• _DIRECTIONS_:
Everything from the line containing "(11.55, 3.9), jaw)" to the line containing "obj.matrix_world = Matrix.Identity(4)", both lines included, must be copied exactly; nothing else should be.

• _DATA TO PROCESS_:
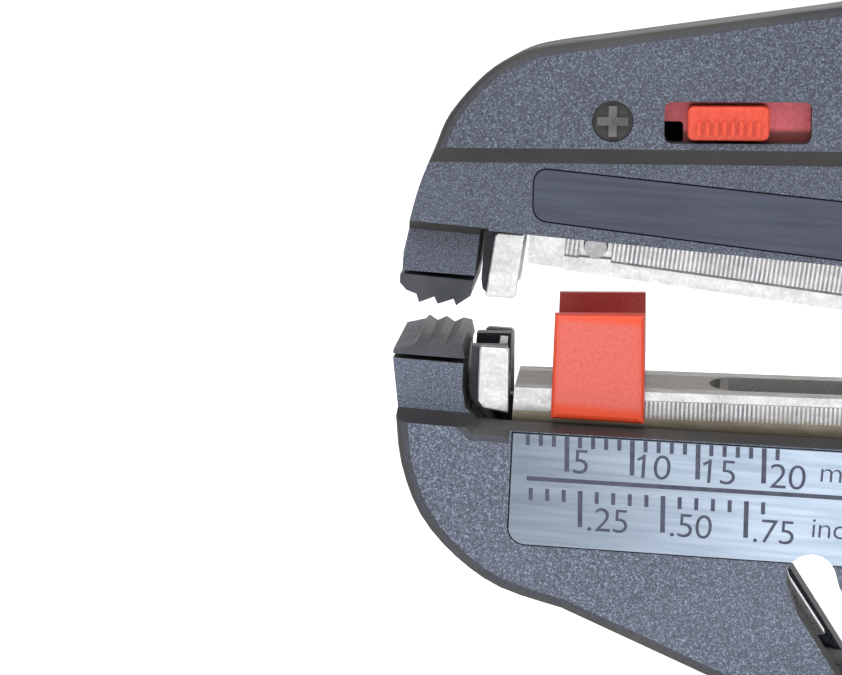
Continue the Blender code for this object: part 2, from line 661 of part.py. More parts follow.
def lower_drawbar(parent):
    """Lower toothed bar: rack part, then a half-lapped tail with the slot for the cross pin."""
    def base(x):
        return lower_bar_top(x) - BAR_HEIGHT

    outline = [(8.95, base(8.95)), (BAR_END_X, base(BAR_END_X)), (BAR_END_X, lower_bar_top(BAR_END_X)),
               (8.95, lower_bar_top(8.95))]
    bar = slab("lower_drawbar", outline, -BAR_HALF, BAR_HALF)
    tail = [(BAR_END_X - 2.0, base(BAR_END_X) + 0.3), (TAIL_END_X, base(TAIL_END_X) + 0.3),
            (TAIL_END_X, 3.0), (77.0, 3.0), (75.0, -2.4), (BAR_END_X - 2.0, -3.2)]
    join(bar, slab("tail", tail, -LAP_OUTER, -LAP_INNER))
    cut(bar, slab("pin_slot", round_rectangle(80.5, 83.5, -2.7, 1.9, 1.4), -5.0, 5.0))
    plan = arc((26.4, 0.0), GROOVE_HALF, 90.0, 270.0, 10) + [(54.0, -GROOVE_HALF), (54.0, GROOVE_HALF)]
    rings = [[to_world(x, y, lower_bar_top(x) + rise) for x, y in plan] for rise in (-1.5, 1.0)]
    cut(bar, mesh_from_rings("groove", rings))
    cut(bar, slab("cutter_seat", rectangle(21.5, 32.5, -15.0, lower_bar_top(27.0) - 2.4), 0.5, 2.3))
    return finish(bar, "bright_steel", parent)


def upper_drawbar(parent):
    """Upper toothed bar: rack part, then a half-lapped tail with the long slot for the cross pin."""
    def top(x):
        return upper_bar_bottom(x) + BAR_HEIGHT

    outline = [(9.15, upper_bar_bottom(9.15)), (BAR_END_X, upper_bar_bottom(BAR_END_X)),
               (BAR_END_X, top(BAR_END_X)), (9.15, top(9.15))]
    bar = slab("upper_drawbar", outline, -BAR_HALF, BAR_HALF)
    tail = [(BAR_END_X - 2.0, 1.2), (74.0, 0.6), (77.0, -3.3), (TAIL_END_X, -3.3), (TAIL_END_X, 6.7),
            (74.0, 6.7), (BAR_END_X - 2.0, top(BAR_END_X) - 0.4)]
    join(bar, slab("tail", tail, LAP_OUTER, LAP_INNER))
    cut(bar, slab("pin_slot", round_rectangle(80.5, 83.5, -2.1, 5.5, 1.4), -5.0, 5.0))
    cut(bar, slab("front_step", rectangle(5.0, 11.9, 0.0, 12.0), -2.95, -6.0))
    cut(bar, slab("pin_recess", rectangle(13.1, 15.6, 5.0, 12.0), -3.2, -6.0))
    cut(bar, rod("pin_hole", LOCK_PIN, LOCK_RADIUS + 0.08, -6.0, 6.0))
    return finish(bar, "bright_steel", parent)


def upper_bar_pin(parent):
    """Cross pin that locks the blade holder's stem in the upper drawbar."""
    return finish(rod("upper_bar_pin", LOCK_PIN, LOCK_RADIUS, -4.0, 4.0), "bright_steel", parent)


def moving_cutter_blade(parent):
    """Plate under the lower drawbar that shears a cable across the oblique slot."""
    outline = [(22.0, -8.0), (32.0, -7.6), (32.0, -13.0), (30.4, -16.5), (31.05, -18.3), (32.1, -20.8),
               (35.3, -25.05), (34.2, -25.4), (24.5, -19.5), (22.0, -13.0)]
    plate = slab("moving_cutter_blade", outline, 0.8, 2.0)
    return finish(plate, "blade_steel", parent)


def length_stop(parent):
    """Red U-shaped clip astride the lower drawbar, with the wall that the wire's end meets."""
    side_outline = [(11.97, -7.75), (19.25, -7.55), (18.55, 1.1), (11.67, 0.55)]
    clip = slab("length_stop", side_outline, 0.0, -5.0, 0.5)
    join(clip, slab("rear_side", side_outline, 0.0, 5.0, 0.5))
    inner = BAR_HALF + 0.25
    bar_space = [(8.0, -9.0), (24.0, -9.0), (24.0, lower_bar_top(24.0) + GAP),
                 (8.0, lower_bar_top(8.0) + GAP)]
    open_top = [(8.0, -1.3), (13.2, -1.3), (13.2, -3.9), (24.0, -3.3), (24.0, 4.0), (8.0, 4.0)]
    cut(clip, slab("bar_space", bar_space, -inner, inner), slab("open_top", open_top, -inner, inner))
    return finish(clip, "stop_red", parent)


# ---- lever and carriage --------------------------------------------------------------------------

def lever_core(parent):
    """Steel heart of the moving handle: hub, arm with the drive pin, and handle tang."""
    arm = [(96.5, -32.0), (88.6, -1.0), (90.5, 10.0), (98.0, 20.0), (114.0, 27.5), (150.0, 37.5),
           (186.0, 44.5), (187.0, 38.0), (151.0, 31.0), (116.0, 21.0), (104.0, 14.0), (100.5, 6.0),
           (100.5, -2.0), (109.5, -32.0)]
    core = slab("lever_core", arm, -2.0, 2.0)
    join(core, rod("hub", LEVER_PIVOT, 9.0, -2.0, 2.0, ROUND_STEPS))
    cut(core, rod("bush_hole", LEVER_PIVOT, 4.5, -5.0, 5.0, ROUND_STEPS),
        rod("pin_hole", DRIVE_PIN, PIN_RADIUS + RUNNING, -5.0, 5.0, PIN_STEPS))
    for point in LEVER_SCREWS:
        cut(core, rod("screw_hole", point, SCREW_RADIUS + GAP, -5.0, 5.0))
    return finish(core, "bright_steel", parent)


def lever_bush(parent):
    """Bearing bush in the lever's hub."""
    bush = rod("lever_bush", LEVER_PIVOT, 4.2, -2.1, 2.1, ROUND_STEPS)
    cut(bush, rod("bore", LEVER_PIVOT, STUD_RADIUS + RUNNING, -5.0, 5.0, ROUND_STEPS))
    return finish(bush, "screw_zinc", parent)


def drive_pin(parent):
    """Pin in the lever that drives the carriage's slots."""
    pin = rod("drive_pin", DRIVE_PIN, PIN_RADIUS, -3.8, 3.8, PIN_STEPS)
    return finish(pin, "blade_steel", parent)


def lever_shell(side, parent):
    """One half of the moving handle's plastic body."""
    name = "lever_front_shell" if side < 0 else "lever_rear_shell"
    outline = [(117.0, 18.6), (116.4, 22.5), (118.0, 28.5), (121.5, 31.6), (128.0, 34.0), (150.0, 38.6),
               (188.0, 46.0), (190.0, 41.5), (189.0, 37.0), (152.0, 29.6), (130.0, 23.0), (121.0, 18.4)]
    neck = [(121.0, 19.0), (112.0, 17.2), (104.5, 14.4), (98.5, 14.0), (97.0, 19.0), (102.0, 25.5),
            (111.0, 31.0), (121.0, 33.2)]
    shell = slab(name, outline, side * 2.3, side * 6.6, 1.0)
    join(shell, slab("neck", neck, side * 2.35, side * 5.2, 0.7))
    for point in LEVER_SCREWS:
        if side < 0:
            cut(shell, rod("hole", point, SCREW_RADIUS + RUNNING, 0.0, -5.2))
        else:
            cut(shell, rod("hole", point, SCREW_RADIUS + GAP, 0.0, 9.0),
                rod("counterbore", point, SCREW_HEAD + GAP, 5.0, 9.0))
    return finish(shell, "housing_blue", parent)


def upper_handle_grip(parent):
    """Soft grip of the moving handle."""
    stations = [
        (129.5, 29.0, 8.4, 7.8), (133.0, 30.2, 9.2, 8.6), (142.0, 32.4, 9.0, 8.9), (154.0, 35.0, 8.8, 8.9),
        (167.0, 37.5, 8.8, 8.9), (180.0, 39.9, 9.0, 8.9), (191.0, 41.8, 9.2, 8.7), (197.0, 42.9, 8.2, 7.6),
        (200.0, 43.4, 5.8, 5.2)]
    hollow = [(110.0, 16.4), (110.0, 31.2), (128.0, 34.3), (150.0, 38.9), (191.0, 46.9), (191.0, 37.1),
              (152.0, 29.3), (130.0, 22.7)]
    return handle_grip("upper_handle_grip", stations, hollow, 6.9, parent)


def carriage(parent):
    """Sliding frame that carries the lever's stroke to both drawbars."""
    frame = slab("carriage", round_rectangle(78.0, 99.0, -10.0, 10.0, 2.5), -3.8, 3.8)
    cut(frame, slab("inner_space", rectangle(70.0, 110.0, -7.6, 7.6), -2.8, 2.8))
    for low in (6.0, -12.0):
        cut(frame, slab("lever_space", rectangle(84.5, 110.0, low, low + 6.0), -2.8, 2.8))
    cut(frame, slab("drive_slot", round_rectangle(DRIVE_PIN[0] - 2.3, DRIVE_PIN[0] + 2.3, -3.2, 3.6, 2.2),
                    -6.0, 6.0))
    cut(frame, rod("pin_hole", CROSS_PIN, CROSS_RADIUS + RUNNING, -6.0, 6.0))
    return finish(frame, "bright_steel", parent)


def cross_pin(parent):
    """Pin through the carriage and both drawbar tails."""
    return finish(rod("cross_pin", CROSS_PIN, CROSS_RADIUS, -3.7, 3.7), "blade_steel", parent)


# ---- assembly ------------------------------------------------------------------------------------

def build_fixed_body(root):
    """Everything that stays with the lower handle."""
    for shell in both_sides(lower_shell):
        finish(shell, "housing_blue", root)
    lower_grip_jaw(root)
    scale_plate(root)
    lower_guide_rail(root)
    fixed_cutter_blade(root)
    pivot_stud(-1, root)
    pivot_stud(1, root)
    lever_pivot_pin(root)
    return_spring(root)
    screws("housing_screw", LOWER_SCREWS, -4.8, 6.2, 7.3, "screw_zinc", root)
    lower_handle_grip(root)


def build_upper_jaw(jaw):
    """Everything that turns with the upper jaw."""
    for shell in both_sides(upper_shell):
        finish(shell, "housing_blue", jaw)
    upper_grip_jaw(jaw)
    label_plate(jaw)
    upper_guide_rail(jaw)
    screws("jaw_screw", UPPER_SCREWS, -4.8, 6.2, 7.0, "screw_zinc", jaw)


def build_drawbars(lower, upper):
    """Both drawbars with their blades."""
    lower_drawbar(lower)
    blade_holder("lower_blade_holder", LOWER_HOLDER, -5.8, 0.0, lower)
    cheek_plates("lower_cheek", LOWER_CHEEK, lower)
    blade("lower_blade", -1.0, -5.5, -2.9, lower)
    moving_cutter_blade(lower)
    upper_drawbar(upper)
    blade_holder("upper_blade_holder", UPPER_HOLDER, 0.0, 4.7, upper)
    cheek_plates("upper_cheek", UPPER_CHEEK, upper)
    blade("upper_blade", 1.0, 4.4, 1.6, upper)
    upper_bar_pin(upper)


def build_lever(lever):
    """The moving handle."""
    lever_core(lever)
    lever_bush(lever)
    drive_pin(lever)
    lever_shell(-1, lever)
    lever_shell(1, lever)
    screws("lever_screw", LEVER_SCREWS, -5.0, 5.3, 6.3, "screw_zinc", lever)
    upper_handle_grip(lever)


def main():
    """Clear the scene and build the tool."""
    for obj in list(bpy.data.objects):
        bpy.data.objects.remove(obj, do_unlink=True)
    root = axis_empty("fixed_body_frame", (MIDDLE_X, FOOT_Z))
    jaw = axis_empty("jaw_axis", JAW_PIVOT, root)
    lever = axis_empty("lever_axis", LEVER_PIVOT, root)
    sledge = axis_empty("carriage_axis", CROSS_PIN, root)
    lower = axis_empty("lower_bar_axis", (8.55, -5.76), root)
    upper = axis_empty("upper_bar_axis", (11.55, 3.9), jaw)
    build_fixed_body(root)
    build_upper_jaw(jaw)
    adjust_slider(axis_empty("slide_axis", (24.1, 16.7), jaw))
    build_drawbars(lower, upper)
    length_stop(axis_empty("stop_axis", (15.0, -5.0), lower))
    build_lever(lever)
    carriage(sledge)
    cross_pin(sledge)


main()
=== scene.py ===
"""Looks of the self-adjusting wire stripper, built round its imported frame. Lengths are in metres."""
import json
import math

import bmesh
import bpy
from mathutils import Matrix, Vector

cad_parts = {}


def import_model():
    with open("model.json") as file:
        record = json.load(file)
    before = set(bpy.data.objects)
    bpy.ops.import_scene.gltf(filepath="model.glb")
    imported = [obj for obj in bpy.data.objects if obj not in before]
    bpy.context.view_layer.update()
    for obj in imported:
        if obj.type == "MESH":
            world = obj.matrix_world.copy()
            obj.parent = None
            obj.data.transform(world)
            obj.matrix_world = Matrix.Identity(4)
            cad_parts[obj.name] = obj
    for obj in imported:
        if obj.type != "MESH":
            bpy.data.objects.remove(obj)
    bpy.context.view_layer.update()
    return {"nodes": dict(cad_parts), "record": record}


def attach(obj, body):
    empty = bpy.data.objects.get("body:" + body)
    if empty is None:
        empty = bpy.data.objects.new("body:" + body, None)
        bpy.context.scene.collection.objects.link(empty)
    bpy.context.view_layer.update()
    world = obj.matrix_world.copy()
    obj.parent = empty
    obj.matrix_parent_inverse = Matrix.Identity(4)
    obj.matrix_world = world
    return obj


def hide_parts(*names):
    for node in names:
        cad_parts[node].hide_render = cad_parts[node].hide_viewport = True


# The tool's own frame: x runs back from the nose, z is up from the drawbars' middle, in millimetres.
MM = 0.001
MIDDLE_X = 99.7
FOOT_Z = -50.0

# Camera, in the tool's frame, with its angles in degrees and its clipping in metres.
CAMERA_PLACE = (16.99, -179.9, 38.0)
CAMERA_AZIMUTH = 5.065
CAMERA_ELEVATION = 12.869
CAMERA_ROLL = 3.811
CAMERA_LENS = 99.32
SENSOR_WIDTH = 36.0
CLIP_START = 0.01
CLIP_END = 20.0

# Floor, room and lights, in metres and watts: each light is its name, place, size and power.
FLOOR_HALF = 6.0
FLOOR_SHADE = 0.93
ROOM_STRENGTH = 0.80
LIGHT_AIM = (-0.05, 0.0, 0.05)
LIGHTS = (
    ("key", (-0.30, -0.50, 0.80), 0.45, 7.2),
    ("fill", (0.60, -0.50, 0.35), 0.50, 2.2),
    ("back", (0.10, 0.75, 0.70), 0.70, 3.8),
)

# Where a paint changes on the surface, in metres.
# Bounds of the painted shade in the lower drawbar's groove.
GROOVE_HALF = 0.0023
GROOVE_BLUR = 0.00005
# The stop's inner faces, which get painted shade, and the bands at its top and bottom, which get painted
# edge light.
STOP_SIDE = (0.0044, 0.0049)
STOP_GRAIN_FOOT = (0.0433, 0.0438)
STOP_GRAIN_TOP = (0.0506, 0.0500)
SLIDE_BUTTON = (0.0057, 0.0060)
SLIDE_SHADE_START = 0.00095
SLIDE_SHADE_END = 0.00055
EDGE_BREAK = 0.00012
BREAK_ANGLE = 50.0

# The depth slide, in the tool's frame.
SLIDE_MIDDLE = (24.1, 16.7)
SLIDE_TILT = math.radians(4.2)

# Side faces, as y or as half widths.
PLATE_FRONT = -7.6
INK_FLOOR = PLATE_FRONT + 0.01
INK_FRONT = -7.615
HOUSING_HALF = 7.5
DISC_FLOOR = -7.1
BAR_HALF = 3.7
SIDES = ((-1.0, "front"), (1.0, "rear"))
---
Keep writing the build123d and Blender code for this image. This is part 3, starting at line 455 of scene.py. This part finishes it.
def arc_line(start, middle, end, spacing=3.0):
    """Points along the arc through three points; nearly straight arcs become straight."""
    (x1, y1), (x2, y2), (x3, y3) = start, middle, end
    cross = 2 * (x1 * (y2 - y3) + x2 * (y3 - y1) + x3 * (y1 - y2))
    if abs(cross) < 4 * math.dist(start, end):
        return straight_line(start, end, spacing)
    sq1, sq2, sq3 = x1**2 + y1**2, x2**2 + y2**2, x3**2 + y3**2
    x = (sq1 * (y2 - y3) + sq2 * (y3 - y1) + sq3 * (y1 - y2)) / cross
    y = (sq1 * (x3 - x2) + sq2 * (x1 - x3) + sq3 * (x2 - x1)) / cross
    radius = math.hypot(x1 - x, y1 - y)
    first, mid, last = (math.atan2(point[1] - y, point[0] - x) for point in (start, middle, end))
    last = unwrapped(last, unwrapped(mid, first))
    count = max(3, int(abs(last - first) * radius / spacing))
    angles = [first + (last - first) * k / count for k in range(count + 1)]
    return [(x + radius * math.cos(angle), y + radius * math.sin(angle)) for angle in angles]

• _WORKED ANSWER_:
    upper = axis_empty("upper_bar_axis", (11.55, 3.9), jaw)
    build_fixed_body(root)
    build_upper_jaw(jaw)
    adjust_slider(axis_empty("slide_axis", (24.1, 16.7), jaw))
    build_drawbars(lower, upper)
    length_stop(axis_empty("stop_axis", (15.0, -5.0), lower))
    build_lever(lever)
    carriage(sledge)
    cross_pin(sledge)


main()
=== scene.py ===
"""Looks of the self-adjusting wire stripper, built round its imported frame. Lengths are in metres."""
import json
import math

import bmesh
import bpy
from mathutils import Matrix, Vector

cad_parts = {}


def import_model():
    with open("model.json") as file:
        record = json.load(file)
    before = set(bpy.data.objects)
    bpy.ops.import_scene.gltf(filepath="model.glb")
    imported = [obj for obj in bpy.data.objects if obj not in before]
    bpy.context.view_layer.update()
    for obj in imported:
        if obj.type == "MESH":
            world = obj.matrix_world.copy()
            obj.parent = None
            obj.data.transform(world)
            obj.matrix_world = Matrix.Identity(4)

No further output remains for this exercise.